> [WRITTEN INSTRUCTION] Scan the material below for the string "dict", and copy every line where it shows up.

— Start INPUT RECORDS —

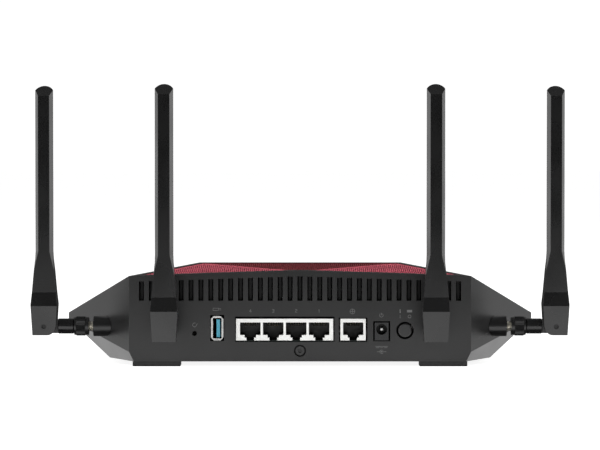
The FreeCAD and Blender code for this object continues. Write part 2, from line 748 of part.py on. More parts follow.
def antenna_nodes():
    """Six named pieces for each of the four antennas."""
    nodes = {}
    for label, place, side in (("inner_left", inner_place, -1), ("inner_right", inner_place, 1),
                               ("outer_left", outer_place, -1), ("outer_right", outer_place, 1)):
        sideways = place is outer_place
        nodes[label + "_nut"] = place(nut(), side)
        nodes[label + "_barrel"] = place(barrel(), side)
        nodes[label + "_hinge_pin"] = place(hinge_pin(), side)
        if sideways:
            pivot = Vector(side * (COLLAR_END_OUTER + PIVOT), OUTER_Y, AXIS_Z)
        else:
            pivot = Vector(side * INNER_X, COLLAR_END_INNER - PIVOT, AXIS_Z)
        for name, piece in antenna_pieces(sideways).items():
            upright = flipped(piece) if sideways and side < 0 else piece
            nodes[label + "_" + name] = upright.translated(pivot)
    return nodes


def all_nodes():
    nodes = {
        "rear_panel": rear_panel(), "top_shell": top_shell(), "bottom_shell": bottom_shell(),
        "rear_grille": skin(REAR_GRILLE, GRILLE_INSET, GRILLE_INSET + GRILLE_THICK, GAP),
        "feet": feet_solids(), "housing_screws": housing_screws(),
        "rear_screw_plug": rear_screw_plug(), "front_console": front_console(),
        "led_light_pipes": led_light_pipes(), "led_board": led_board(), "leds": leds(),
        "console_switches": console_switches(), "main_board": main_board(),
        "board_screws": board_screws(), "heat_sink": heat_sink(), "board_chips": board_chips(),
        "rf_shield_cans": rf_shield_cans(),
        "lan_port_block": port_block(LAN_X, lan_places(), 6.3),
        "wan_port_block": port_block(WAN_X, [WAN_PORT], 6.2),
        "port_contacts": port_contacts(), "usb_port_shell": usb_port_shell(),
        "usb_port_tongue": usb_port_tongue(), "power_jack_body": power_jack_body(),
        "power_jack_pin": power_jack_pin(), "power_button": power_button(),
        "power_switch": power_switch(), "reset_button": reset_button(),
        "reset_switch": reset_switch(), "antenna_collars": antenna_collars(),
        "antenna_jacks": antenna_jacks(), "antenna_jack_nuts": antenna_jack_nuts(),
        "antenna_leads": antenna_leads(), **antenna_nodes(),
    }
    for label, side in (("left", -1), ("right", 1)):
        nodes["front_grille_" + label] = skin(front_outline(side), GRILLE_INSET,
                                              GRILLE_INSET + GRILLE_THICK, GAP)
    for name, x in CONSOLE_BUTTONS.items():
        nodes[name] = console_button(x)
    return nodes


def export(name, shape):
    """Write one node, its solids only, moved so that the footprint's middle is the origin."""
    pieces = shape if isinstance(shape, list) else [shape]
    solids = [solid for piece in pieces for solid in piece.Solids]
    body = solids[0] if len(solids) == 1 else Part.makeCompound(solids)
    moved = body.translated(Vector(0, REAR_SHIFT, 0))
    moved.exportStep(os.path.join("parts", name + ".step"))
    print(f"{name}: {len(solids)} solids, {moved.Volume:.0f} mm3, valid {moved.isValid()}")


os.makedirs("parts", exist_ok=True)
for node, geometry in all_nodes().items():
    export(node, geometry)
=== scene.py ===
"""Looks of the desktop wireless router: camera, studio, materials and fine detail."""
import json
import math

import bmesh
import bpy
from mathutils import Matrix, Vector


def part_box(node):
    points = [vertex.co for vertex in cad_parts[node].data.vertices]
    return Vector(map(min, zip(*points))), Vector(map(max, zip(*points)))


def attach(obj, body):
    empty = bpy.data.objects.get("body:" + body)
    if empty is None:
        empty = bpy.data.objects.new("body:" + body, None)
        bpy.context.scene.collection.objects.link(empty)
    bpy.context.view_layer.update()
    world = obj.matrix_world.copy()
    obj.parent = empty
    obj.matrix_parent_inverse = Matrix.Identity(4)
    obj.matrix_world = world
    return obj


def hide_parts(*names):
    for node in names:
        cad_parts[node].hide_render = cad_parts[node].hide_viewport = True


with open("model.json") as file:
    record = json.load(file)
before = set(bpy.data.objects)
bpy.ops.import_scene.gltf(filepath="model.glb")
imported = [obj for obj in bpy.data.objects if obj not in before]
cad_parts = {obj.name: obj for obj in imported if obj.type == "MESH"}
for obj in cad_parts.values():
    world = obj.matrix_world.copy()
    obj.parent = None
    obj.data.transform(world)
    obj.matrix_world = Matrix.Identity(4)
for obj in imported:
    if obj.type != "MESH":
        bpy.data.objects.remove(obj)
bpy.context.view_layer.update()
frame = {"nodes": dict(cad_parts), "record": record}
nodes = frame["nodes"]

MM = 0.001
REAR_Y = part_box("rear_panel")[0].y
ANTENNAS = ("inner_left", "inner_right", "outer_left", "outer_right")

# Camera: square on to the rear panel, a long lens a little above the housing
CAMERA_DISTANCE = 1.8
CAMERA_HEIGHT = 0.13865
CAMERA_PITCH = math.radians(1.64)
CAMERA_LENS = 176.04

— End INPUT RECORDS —
— Start INPUT RECORDS —

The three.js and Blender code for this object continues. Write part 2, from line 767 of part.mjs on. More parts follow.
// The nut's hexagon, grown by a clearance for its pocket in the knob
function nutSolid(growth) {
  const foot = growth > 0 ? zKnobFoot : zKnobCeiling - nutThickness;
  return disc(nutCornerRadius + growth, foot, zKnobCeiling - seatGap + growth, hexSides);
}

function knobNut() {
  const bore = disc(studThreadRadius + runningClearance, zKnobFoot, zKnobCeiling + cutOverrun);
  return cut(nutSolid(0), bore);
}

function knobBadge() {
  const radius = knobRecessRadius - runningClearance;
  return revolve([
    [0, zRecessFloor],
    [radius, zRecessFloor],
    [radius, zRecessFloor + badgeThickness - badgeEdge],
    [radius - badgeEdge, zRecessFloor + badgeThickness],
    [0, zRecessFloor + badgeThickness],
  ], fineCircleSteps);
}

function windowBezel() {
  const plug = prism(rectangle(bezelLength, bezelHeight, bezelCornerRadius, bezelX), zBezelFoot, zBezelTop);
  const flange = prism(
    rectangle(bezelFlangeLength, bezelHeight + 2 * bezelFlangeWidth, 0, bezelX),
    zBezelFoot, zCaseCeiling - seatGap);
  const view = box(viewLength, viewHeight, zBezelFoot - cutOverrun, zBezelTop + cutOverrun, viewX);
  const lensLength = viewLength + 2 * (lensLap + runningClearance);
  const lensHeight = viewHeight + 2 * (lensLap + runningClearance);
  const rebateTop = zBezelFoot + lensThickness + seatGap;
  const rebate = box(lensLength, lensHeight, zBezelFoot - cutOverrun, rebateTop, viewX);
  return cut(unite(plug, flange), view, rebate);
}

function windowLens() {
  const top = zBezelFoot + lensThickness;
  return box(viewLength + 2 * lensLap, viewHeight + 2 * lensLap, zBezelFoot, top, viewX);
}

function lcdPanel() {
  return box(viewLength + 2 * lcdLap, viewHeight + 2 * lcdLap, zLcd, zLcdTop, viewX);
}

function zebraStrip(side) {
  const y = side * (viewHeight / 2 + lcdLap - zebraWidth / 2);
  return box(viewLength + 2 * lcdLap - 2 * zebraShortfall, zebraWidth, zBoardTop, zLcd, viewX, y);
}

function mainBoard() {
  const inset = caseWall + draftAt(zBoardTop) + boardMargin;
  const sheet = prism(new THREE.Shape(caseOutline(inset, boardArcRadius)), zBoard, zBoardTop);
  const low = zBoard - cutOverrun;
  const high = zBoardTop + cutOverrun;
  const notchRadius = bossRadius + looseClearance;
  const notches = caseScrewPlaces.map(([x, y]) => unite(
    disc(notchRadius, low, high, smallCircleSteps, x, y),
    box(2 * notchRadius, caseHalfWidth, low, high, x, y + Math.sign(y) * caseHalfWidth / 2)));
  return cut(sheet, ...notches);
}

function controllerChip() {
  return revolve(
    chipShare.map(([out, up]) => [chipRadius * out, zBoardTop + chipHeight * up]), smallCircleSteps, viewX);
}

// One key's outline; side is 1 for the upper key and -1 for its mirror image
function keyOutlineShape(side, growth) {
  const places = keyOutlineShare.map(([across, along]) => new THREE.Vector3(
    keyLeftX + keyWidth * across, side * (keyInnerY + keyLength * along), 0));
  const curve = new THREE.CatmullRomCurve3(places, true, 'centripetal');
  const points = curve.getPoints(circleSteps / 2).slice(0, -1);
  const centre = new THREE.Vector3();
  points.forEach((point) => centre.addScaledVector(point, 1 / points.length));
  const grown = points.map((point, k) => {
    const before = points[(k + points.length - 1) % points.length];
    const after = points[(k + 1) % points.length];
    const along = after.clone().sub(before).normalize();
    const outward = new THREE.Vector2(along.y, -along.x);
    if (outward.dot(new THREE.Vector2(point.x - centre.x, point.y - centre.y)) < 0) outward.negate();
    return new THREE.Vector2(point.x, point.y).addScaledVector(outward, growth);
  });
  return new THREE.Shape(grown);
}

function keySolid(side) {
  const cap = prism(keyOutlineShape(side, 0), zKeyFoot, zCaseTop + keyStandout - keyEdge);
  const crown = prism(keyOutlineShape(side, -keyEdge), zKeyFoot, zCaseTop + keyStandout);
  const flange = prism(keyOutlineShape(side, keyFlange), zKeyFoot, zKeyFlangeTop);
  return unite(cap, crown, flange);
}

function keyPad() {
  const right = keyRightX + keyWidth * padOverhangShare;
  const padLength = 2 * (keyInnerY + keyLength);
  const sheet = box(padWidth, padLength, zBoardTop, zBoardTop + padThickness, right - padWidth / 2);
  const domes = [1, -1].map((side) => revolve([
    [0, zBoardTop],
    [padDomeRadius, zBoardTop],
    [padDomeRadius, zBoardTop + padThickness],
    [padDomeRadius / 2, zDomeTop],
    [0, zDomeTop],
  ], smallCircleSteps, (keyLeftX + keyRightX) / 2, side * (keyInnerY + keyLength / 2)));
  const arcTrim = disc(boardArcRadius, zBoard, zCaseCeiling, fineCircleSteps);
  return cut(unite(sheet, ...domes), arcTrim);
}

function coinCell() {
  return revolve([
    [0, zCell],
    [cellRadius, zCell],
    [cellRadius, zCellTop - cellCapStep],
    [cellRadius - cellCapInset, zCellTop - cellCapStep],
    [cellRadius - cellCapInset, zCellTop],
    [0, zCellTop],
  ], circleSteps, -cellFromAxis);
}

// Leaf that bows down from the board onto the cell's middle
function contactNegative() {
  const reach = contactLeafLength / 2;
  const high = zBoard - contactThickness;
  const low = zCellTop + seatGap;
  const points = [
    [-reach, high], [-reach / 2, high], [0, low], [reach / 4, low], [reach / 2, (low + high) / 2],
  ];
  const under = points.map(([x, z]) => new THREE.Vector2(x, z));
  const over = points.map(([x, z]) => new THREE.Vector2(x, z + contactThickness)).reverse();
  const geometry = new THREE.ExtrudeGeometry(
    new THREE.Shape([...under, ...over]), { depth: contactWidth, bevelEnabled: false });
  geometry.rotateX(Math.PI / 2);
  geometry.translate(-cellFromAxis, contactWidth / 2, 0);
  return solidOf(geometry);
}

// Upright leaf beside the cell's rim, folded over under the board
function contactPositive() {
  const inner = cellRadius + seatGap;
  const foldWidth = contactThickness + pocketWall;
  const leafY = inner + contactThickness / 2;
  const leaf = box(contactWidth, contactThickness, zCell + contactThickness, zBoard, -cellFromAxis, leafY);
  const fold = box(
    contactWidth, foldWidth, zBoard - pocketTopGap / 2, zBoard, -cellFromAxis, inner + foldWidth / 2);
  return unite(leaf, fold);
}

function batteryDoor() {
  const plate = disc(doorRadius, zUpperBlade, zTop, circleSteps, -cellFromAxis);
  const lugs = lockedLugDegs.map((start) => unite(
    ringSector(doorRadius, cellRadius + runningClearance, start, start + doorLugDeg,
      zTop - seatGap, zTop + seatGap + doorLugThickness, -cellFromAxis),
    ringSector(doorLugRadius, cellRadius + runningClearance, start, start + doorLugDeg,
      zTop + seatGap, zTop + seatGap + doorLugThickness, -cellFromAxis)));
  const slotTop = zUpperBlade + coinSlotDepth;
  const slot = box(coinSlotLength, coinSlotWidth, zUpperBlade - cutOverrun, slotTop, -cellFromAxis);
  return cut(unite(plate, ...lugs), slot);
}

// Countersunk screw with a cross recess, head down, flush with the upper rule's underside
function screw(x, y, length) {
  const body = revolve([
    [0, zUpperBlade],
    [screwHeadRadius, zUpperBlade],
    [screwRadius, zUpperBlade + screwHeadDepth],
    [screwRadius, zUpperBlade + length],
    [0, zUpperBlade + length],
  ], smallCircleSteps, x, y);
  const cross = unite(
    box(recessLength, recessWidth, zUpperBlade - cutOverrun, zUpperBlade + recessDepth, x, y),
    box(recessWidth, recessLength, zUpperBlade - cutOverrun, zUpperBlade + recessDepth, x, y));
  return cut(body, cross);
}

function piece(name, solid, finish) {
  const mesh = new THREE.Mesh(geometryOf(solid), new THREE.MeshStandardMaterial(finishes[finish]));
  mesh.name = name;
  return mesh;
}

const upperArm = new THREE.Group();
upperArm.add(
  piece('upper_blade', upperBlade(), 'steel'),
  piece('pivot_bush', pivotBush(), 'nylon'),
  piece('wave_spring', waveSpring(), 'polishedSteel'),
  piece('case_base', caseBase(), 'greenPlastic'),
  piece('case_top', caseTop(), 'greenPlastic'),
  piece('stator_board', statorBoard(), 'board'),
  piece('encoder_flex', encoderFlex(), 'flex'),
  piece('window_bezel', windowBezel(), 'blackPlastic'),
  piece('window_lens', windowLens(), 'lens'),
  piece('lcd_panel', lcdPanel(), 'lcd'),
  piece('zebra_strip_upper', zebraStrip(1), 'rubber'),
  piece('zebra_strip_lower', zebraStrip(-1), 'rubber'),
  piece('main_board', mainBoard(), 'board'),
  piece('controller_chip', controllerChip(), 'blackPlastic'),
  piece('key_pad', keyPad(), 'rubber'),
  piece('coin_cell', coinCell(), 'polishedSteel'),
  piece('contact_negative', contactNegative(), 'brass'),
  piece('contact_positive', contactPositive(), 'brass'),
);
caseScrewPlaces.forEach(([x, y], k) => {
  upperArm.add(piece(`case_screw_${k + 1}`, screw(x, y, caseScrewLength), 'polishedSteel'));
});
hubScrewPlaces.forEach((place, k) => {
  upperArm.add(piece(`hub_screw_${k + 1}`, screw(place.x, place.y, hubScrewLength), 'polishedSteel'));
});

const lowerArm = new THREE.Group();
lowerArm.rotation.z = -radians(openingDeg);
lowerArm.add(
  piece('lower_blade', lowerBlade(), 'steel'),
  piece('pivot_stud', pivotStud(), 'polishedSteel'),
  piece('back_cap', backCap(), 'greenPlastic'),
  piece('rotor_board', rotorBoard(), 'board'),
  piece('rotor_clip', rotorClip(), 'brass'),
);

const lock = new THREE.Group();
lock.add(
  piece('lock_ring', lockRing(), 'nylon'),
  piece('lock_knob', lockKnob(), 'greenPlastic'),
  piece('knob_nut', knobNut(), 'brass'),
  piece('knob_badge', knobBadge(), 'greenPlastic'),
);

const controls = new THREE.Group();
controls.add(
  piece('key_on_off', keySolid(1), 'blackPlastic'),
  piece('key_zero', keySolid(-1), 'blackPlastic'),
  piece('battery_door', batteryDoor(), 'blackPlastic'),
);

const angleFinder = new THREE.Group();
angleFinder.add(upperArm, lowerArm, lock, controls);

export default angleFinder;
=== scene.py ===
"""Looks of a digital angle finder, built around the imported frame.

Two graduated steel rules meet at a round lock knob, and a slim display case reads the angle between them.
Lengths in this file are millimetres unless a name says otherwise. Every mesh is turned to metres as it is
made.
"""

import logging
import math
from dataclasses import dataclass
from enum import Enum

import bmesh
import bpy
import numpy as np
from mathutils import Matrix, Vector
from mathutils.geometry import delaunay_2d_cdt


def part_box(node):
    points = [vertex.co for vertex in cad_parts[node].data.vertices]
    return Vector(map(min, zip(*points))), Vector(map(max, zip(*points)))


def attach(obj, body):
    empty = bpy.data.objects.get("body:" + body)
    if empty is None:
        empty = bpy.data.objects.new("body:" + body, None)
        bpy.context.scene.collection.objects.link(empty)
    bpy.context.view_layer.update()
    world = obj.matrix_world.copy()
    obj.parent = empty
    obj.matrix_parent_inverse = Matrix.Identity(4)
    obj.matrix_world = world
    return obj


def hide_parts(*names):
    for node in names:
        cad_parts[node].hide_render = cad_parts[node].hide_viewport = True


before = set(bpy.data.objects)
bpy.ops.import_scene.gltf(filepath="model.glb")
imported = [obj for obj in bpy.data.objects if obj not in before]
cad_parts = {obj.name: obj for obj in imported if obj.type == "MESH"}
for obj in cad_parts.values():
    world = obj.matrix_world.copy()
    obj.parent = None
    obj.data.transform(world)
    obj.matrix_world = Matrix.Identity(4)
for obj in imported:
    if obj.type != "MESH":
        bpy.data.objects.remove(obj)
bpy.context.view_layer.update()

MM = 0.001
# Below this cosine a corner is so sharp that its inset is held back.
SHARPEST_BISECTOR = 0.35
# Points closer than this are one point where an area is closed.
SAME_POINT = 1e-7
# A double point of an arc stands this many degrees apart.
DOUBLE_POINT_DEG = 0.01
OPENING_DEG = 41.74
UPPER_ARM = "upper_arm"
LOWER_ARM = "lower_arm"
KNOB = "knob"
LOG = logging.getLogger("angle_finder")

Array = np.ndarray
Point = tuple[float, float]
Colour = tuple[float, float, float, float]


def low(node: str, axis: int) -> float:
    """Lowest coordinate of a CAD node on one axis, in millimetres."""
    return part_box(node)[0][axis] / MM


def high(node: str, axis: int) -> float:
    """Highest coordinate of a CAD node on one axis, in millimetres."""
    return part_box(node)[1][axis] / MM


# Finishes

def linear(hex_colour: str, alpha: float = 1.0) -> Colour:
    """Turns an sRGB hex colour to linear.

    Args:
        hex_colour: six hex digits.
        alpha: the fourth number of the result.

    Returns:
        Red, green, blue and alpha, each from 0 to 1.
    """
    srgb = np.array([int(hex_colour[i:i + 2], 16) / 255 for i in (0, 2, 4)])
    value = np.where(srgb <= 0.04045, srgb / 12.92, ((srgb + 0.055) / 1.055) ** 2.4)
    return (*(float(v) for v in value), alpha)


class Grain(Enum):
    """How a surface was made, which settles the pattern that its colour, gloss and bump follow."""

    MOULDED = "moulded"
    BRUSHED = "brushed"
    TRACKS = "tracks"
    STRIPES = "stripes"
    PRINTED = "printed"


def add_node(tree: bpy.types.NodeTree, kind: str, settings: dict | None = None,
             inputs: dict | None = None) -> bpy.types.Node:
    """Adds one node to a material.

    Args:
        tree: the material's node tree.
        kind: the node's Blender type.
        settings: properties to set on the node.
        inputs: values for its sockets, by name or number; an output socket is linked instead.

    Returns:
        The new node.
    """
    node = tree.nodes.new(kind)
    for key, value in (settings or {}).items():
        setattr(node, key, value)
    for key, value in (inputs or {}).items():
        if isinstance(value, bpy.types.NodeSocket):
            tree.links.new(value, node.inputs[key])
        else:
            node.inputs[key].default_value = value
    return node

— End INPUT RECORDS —

> [SOLUTION TO THIS PROBLEM]
frame = {"nodes": dict(cad_parts), "record": record}
def add_node(tree: bpy.types.NodeTree, kind: str, settings: dict | None = None,
             inputs: dict | None = None) -> bpy.types.Node:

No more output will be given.